Con esta columna me despido por algunas semanas de todos mis amigos lectores y también de los otros, que igualmente aprecio.
Nunca pasé una Nochebuena y una Navidad tan diferente, tan negadora de su propio nombre, tan disociada entre la imagen de un pobre pesebre donde nacía un niño y cuyo mensaje hace 2024 años que una parte de la humanidad reivindica de diversas maneras. Pero no hay dudas –o no debería haberlas– que todos sus mensajes en sus 33 años de vida, incluso en su sacrificio terrible, fueron de paz, de amor por sus semejantes, de concordia y fraternidad. Hasta con sus persecutores y asesinos. Su capacidad de perdón, de hermandad con sus semejantes fue mucho más allá que la normalidad de los seres humanos.
Hay quienes creen en ese milagro, en ese hombre, su vida y su sacrificio, y de los relatos que construyeron la fe religiosa en sus diversas variantes e iglesias.
Sus valores de igualdad entre los hombres y las mujeres, en la humildad de su origen y de su vida, y en la paz como su prédica universal son innegables. Cuando era católico practicante y luego, siempre, me fue simpático y admirable. En la realidad o en la imaginación. Lo que vino después es otra cosa.
En este año, en la misma tierra donde nació, en Palestina, en Belén, los hombres, las mujeres y los niños son asesinados sin piedad. Y previamente una organización que utiliza el terror como su principal arma, asesinó a otros miles y capturó a cientos de personas de una tierra cercana, en Israel.
El odio cada día más feroz lo domina todo, hasta el punto que discutimos sobre la cantidad de miles de víctimas y sabemos perfectamente que son miles de inocentes y que el genocidio continuará. Immanuel Kant escribió que “La guerra es nefanda, porque hace más hombres malos que los que mata”.
Esta guerra está haciendo hombres y mujeres malos en muchas partes del mundo, gente que defiende el asesinato masivo, que se aparta de los más elementales principios de humanidad y olvida los horrores de otras guerras porque es “su” guerra. Da lástima verlos, leerlos y escucharlos.
Nos impulsan a sumarnos a esas corrientes del horror donde hay que optar por una de las partes del homicidio planificado y ejecutado por las máquinas burocráticas del terrorismo o del Estado. Los uruguayos sabemos que el estado también puede ser terrorista y asesino.
Esta Nochebuena hubieron muy pocos fuegos artificiales en nuestro cielo, mientras a miles de kilómetros de distancia, en el origen de esta fiesta, las bombas, la artillería y todas las armas disponibles conmemoraron exactamente lo opuesto a la fiesta del pesebre, una madre, un padre carpintero y unos pobres animales. Esta navidad en esas tierras, además de las víctimas inocentes, fue una fiesta de bestias y fuegos destructivos.

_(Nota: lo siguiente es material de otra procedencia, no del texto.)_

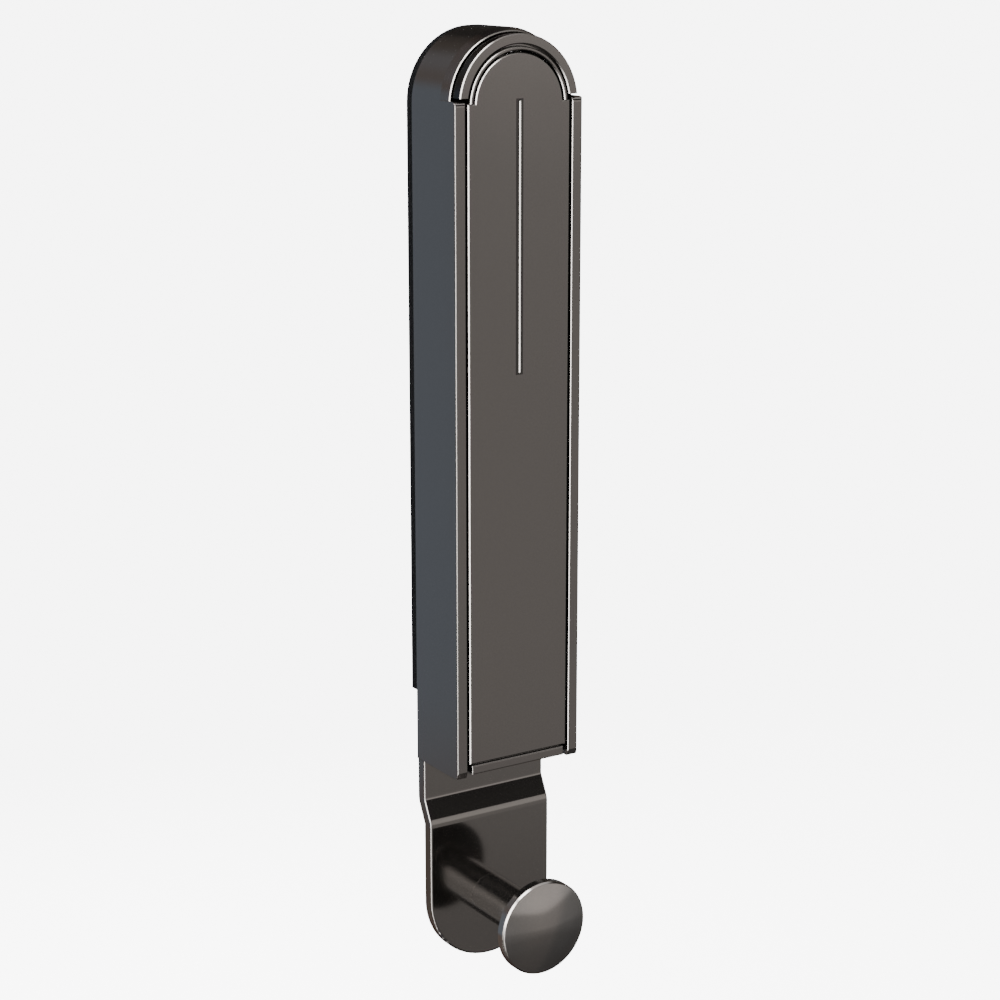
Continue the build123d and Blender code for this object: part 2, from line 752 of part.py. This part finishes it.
def arm_heel():
    """Cast end of the arm: the visible bar, the hinge boss inside the channel and the stop face."""
    bar = extrude(SIDE * heel_side(), amount=arm_half, both=True)
    face_edges = bar.faces().sort_by(Axis.Y)[0].edges()
    bar = fillet(face_edges, bar_round)
    half = arm_inner - seat_gap
    body = bar + block(-half, half, web_front + seat_gap, panel_rear - seat_gap, bar_top - seat_gap,
                       bar_top + heel_body_height)
    pocket_half = arm_half - bush_length - over
    pocket = block(-pocket_half, pocket_half, hinge_depth + pin_radius + over, panel_rear,
                   bar_top + over, bar_top + heel_body_height + over)
    body -= pocket
    body -= crossbar(pin_radius + slide_gap, -case_half, case_half, hinge_depth, hinge_height)
    for x0, x1 in ((-case_half, -arm_half + bush_length), (arm_half - bush_length, case_half)):
        body -= crossbar(bush_radius + seat_gap, x0, x1, hinge_depth, hinge_height)
    for x, z in heel_screw_places:
        body -= drilled(m3_radius + thread_gap, arm_rear, hinge_depth + pin_radius, x, z)
    return body


def heel_screws():
    """Two screws through the web into the heel."""
    tip = hinge_depth - over
    screws = [pan_screw(m3_radius, m3_head_radius, m3_head_height, arm_rear, tip, x, z)
              for x, z in heel_screw_places]
    return Compound(children=screws)


def strike_plate():
    """Steel plate on the arm's back for the catch magnet."""
    plate = block(-strike_width / 2, strike_width / 2, arm_rear - strike_thickness, arm_rear,
                  catch_level - strike_height / 2, catch_level + strike_height / 2)
    plate = fillet(plate.edges().filter_by(Axis.Y), strike_height / 6)
    for sx in (-1, 1):
        plate -= rivet_hole(small_rivet_radius, small_rivet_head_radius, arm_rear - strike_thickness, web_front,
                            sx * strike_rivet_offset, catch_level)
    return plate


def strike_rivets():
    """Two small rivets that hold the strike plate, flush behind and headed inside the channel."""
    rivets = [flush_rivet(small_rivet_radius, small_rivet_head_radius, small_rivet_head_height,
                          arm_rear - strike_thickness, web_front, sx * strike_rivet_offset, catch_level)
              for sx in (-1, 1)]
    return Compound(children=rivets)


NODES = {
    "wall_bracket": wall_bracket,
    "back_plate": back_plate,
    "hanging_studs": hanging_studs,
    "lock_screw": lock_screw,
    "shell": shell,
    "shell_rivets": shell_rivets,
    "foot_caps": foot_caps,
    "hinge_bracket": hinge_bracket,
    "bracket_rivets": bracket_rivets,
    "hinge_pin": hinge_pin,
    "pin_clips": pin_clips,
    "wave_washers": wave_washers,
    "stop_pad": stop_pad,
    "rest_bumper": rest_bumper,
    "magnet_cup": magnet_cup,
    "magnet": magnet,
    "magnet_screw": magnet_screw,
    "hook_knob": hook_knob,
    "hook_washer": hook_washer,
    "hook_screw": hook_screw,
    "arm_channel": arm_channel,
    "front_panel": front_panel,
    "panel_studs": panel_studs,
    "panel_screws": panel_screws,
    "arm_head": arm_head,
    "head_screws": head_screws,
    "arm_heel": arm_heel,
    "heel_screws": heel_screws,
    "hinge_bushes": hinge_bushes,
    "strike_plate": strike_plate,
    "strike_rivets": strike_rivets,
}

os.makedirs("parts", exist_ok=True)
for name, make in NODES.items():
    export_step(make(), f"parts/{name}.step")
print("hinge axis at depth", hinge_depth, "and height", hinge_height)
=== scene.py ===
"""Dresses the folding wall rack for clothes: finishes, soft studio light, floor and camera."""
import math

import bpy
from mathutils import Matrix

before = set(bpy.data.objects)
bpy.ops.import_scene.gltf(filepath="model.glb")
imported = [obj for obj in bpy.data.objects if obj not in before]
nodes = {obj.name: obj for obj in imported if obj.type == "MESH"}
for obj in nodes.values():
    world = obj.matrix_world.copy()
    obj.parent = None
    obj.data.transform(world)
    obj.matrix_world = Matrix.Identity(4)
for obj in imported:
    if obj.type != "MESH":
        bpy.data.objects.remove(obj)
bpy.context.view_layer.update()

# Places in the CAD frame, in metres. Its origin is on the wall, in the middle of the wall holes
CASE_FOOT = -0.129
CASE_FRONT = -0.0284
ARCH_CENTRE = 0.082
HOOK_HEIGHT = -0.1792
LINE_TOP = 0.0837
LINE_FOOT = 0.0001

# Limits of the parts of a piece where shade is painted into the colour, in metres
HEAD_WALL_RADIUS = 0.02115
HEAD_WALL_SETBACK = 0.0007
LINE_SHADE_HALF = 0.0013
LINE_SHADE_END = 0.0004
LINE_SHADE_DEPTH = 0.00019

# Shading of the hook's button: a cone of this slope whose tip is rounded off over this radius
DOME_SLOPE = -0.130
DOME_TIP = 0.0045

# Depths of the fine relief on a surface, in metres
ORANGE_PEEL = 0.00002
DRAWN_GRAIN = 0.00002
PEBBLES = 0.00006
MOULD_TEXTURE = 0.00004

# Stretch of a noise's values that is used
NOISE_LOW = 0.3
NOISE_HIGH = 0.7

# Radii that soften an edge in the shading, in metres
SHEET_EDGE = 0.00016
PLATE_EDGE = 0.00025
BUTTON_EDGE = 0.00020
STEEL_EDGE = 0.00012
MOULDED_EDGE = 0.00015

# Colours, as linear red, green and blue
WHITE = (1.0, 1.0, 1.0)
FLOOR_WHITE = (0.9, 0.9, 0.9)
GUN_GREY = (0.118, 0.110, 0.104)
PLATE_GREY = (0.108, 0.101, 0.095)
BUTTON_GREY = (0.165, 0.154, 0.146)
# Painted shade on the round outer wall of the arm's head
HEAD_WALL_PAINTED_SHADE = (0.012, 0.011, 0.010)
# Painted shade on the flats beside the bright cut line on the cover
LINE_PAINTED_SHADE = (0.045, 0.042, 0.040)
POWDER_BLACK = (0.0055, 0.0055, 0.006)
ZINC = (0.62, 0.63, 0.64)
NICKEL = (0.70, 0.68, 0.64)
GROUND_STEEL = (0.55, 0.55, 0.56)
PLASTIC_BLACK = (0.020, 0.020, 0.022)
RUBBER_BLACK = (0.014, 0.014, 0.014)


def feed(tree, source, socket):
    """Gives a socket what it needs: a link from another socket, a colour or a number."""
    if isinstance(source, bpy.types.NodeSocket):
        tree.links.new(source, socket)
    elif isinstance(source, tuple):
        socket.default_value = (*source, 1.0)
    else:
        socket.default_value = source


def calculate(tree, operation, a, b=None):
    """Math node with sockets or numbers."""
    node = tree.nodes.new("ShaderNodeMath")
    node.operation = operation
    feed(tree, a, node.inputs[0])
    if b is not None:
        feed(tree, b, node.inputs[1])
    return node.outputs["Value"]


def zero_to_one(tree, value):
    """Brings a value from between -1 and 1 to between 0 and 1."""
    return calculate(tree, "ADD", calculate(tree, "MULTIPLY", value, 0.5), 0.5)


def inside(tree, value, low, high):
    """1 between two limits and 0 outside them."""
    above = calculate(tree, "GREATER_THAN", value, low)
    below = calculate(tree, "LESS_THAN", value, high)
    return calculate(tree, "MULTIPLY", above, below)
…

Da una enorme tristeza observar la paradoja de nuestros hogares conmemorando en paz, reunidos en familia, con nuestras diferencias sociales, pero básicamente con nuestras tradiciones, compartiendo con los que están y recordando a los que deberían estar y nunca nos abandonan, y del otro lado de esta Tierra no hay pesebres, ni árboles de Navidad, ni familias comiendo y bebiendo, sino velando a sus muertos y temiendo por sus vidas y la de los suyos.
No es una maldición bíblica, ni del Corán, ni de la Torá. Es la obra, la destrucción, la perfidia de muchos hombres malos con poder, que matan y contagian su odio.
Lo lamento estimados lectores, pero no puedo ni quiero olvidarme de la realidad y construir un cómodo espacio para mí y los míos. Todos son nuestros.